# SRAM-Schaltungsprobleme



## alphatier119 (8. Mai 2011)

Hey,
hab mir von Radon das Slide 8.0 AM 140 gekauft, mit SRAM-Schaltungskomponenten. 

Lt. Datenblatt müsste es das X9 Schaltwerk sein, de facto steht jedoch X0 auf´m Schaltwerk... (evtl. umgelabelt?!) 
Jedenfalls schaltet das Schaltwerk deutlich zu langsam, woran könnte das liegen?! Inbesondere die unterschiedlichen Schaltzeiten sind extrem nervig... Manche Gänge gehen wirklich schnell rein, andere hingegen kaum!
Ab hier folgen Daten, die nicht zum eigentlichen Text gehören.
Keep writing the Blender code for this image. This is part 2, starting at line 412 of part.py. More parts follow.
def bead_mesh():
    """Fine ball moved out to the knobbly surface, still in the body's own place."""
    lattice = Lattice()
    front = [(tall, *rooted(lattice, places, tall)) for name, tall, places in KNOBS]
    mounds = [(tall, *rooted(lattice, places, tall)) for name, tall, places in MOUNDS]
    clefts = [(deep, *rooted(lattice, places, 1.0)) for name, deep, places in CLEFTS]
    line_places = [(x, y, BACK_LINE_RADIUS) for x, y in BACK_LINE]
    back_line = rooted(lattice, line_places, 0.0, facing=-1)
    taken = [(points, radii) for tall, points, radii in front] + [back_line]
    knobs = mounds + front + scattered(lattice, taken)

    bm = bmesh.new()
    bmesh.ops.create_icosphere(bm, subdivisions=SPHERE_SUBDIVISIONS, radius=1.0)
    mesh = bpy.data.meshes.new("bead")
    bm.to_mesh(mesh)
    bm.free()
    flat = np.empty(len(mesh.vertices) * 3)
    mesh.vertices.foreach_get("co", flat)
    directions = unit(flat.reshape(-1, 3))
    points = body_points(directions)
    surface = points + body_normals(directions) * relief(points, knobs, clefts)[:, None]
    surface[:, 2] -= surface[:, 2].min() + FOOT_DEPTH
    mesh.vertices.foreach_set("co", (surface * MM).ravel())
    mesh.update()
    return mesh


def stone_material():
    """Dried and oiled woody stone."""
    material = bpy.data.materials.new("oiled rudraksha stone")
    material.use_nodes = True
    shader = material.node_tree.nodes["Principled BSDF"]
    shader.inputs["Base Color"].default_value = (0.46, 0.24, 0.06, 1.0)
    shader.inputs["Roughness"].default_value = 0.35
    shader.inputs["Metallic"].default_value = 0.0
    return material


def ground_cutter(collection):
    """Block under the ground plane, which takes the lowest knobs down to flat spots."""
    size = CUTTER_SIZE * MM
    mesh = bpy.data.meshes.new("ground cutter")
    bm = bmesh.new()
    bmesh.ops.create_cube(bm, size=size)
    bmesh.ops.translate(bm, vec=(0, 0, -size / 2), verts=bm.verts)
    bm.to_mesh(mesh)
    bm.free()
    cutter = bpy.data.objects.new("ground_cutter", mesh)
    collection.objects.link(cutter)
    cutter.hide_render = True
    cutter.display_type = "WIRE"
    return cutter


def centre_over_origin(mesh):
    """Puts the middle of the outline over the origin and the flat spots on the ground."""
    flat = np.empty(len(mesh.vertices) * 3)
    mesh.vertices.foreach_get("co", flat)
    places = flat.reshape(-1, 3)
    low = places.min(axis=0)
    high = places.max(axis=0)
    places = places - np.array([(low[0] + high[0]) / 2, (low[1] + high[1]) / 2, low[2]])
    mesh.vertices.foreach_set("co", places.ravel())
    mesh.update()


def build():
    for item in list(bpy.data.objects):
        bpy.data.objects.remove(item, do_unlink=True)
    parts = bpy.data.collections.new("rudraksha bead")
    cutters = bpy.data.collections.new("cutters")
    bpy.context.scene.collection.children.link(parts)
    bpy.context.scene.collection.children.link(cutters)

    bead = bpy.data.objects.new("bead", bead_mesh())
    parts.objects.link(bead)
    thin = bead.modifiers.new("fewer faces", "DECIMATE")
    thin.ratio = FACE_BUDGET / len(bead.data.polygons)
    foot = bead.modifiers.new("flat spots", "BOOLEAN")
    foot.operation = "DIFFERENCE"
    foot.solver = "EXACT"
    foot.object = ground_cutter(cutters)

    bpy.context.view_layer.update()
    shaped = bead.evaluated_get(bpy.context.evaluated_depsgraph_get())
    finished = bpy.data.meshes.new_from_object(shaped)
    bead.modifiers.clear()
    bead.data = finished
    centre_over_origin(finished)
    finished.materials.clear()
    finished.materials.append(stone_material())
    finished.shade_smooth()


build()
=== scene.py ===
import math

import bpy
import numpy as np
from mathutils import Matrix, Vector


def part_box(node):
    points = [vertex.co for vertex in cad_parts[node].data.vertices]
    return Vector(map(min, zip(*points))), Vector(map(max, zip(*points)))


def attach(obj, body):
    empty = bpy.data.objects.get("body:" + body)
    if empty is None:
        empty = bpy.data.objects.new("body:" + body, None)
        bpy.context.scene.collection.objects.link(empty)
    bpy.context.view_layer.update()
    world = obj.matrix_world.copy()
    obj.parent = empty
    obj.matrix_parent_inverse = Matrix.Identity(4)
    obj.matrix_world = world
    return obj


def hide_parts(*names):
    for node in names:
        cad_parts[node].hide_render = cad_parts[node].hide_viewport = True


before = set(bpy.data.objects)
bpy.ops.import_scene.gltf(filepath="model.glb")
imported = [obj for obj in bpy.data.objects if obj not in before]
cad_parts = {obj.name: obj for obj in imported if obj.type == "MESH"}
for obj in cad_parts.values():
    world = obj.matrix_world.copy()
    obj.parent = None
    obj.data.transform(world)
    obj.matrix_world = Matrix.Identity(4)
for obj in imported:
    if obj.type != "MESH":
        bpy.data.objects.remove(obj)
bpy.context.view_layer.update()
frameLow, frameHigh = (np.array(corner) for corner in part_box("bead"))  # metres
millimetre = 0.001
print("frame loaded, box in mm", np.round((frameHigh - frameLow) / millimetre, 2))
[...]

Hab schon versucht die Schaltungseinstellungen zu ändern, aber ich schaffe es nicht, die Schaltzeiten einheitlich einzustellen! 
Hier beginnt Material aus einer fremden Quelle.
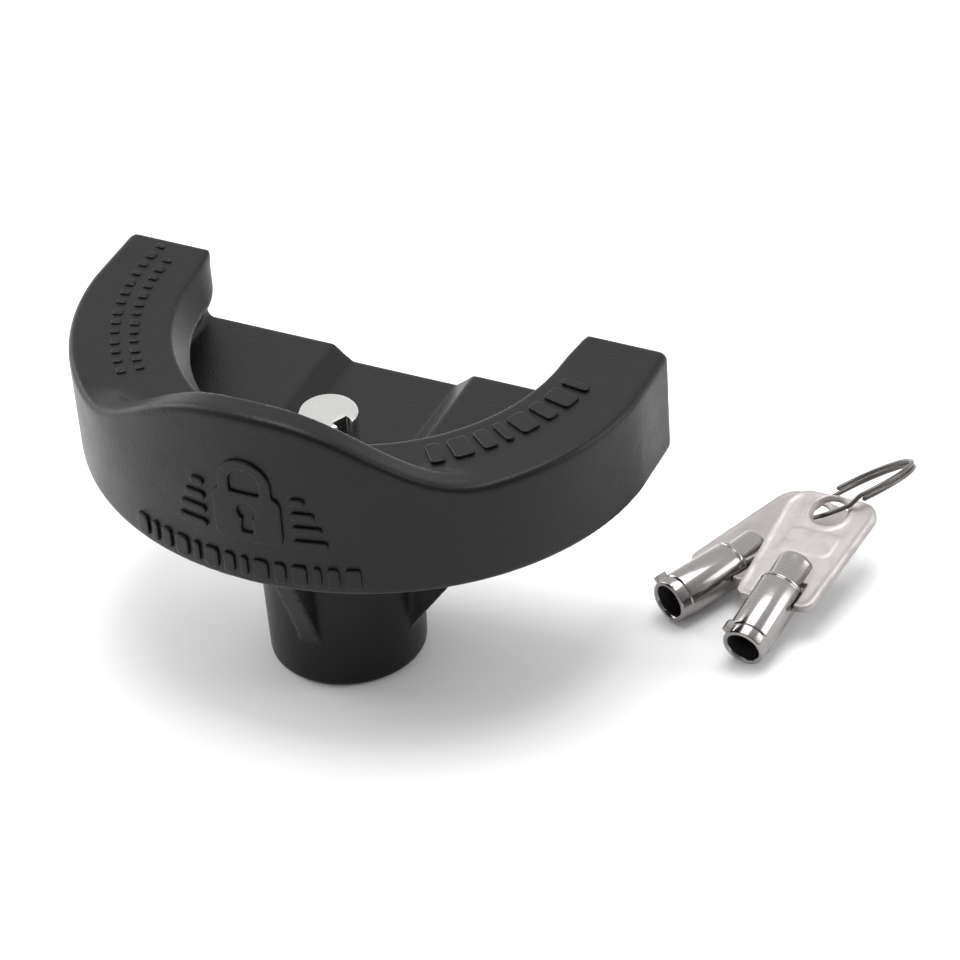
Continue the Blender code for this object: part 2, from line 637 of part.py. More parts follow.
def bow_outline():
    """Half of the bow's outline on the +Y side, from the barrel to the far end, with rounded corners."""
    near, far = KEY_BOW_NEAR_CORNER, KEY_BOW_CORNER
    corners = (
        (KEY_BOW_START + near, KEY_BOW_NEAR_HALF_WIDTH - near, near, 180, 90),
        (KEY_BOW_END - far, KEY_BOW_HALF_WIDTH - far, far, 90, 0),
    )
    points = []
    for x, y, radius, first, last in corners:
        for i in range(6):
            a = math.radians(first + (last - first) * i / 5)
            points.append((x + radius * math.cos(a), y + radius * math.sin(a)))
    return points


def bow_mesh():
    half = bow_outline()
    ring = half + [(x, -y) for x, y in reversed(half)]
    thick, bevel = KEY_BOW_THICKNESS / 2, KEY_BOW_BEVEL
    levels = ((-thick, bevel), (-thick + bevel, 0), (thick - bevel, 0), (thick, bevel))
    middle = (KEY_BOW_START + KEY_BOW_END) / 2
    length = KEY_BOW_END - KEY_BOW_START
    rings = []
    for z, inset in levels:
        sx, sy = 1 - 2 * inset / length, 1 - inset / KEY_BOW_HALF_WIDTH
        rings.append([(middle + (x - middle) * sx, y * sy, z) for x, y in ring])
    return loft(rings)


def make_key(letter, mouth, turn, plated):
    parent = add_empty(f"key_{letter}_mouth", mouth, key_matrix((0, 0, 0), turn).to_3x3())
    barrel = add_object(f"key_{letter}_barrel", key_barrel_mesh(), plated, parent)
    slit = KEY_BOW_THICKNESS / 2 + 0.15
    combine(barrel, block((KEY_SLIT_START, -6, -slit), (30, 6, slit)), "DIFFERENCE", f"slit_{letter}")
    bow = add_object(f"key_{letter}_bow", bow_mesh(), plated, parent)
    hole = rod([(KEY_HOLE_RADIUS, -3), (KEY_HOLE_RADIUS, 3)], 24, (KEY_HOLE_AT, 0))
    combine(bow, hole, "DIFFERENCE", f"ring_hole_{letter}")
    room = KEY_BARREL_RADIUS + 0.2
    notch = block((10, -room, -3), (KEY_SLIT_START + GAP, room, 3))
    combine(bow, notch, "DIFFERENCE", f"barrel_room_{letter}")


def make_key_ring(material):
    toward = Vector(RING_NORMAL).normalized()
    turn = toward.to_track_quat("Z", "Y").to_matrix().to_4x4()
    path = [Vector(point) for point in circle(RING_RADIUS, 0, 48)]
    parent = add_empty("ring_centre", RING_CENTRE)
    add_object("key_ring", turned_to(sweep(path, RING_WIRE, 8, closed=True), turn), material, parent)


# ---- assembly --------------------------------------------------------------------------------------------


def main():
    clear_scene()
    coated = look("black_coated_zinc", (0.035, 0.035, 0.036), 0.45, 0.0)
    steel = look("zinc_plated_steel", (0.72, 0.71, 0.69), 0.3, 1.0)
    nickel = look("nickel_plated_brass", (0.75, 0.73, 0.7), 0.25, 1.0)
    brass = look("brass", (0.72, 0.5, 0.2), 0.35, 1.0)
    rubber = look("rubber", (0.02, 0.02, 0.02), 0.8, 0.0)

    make_lock_body(coated)
    make_guide_screw(steel)
    plunger = add_empty("plunger_axis")
    make_lock_shell(nickel, plunger)
    make_locking_pin(steel, plunger)
    make_carrier_screws(steel, plunger)
    make_return_spring(steel, plunger)
    make_seal(rubber, plunger)
    make_driver_block(brass, plunger)
    make_block_pin(steel, plunger)
    make_latch_bolt(steel, plunger)
    turning = add_empty("spindle_axis")
    make_spindle(nickel, turning)
    make_latch_cam(steel, turning)
    make_lock_pins(brass, steel, turning, plunger)
    make_key("a", KEY_A_MOUTH, KEY_A_TURN, nickel)
    make_key("b", KEY_B_MOUTH, KEY_B_TURN, nickel)
    make_key_ring(steel)


main()
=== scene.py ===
"""Trailer coupler lock: a black cast cradle, its locking plunger, two tubular keys and their ring.

Builds the finished pieces round the frame's solids. Lengths are millimetres unless a name or a unit says
otherwise, and the frame is the casting's own: the plunger's axis is Z, and the arms point along +Y.
"""

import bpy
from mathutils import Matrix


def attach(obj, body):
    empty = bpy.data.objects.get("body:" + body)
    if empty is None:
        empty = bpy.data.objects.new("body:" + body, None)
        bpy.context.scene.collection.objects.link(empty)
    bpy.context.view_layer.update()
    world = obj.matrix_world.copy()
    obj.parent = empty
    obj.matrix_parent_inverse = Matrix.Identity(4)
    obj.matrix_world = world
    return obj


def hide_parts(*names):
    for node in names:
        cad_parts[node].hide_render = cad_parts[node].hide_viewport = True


bl_info = {
    "name": "Coupler lock",
    "version": (1, 0, 0),
    "blender": (4, 5, 0),
    "location": "3D View > Sidebar > Coupler lock",
    "description": "Builds a cast trailer coupler lock and its keys on the frame's solids",
    "category": "Object",
}

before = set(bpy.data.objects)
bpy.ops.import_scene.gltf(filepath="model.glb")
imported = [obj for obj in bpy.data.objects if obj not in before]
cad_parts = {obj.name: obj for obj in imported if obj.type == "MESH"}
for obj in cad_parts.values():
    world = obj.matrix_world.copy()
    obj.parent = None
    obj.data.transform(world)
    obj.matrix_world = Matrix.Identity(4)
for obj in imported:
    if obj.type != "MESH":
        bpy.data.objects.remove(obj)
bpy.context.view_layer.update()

import math

import bmesh
import bpy
from bpy.props import FloatProperty, FloatVectorProperty, PointerProperty
from mathutils import Matrix, Vector
from mathutils.bvhtree import BVHTree

MM = 0.001
PER_MM = 1000.0
FULL_TURN = 2 * math.pi
DEGREES_PER_RADIAN = 57.3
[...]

Dachte schon ich hätte die Schaltung falsch eingestellt, war auch schon in einer Fahrradfachwerkstatt und die konnten mir auch nicht weiterhelfen und meinten, dass es bei SRAM "normal" wäre, dass diese nicht so schnell schaltet(?!). 

Was meint ihr dazu?!
Danke für die Hilfe...


----------



## chrisNOM (8. Mai 2011)

Hast du das Rad neu gekauft?


----------



## MTB-News.de




----------



## alphatier119 (8. Mai 2011)

Hallo Chris!

Ja, das Rad habe ich neu gekauft. Also da sollte keiner dran rumgeschraubt haben...

Danke für die Antwort!

MfG


----------



## chrisNOM (8. Mai 2011)

laut Radon gibt es doch gar kein 140AM 8.0 dies jahr ?


----------



## alphatier119 (8. Mai 2011)

Hast Recht, hab´ noch ein Vorjahresmodell bekommen...


----------



## donprogrammo (10. Mai 2011)

Das Schaltwerk ist nicht umgelabelt, sondern ein XO Schaltwerk, und damit eins der Qualitativ besten und teuersten.

Da die Erfahrungsmäßig sauber und schnell schalten, sollte man mal überprüfen, ob das Schaltauge gerade ist, die Zugführung in ordnung, die Schalthebel wirklich von SRAM, welche Kette und welche Ritzel drauf sind und ob das Schaltwerk richtig eingestellt ist.


----------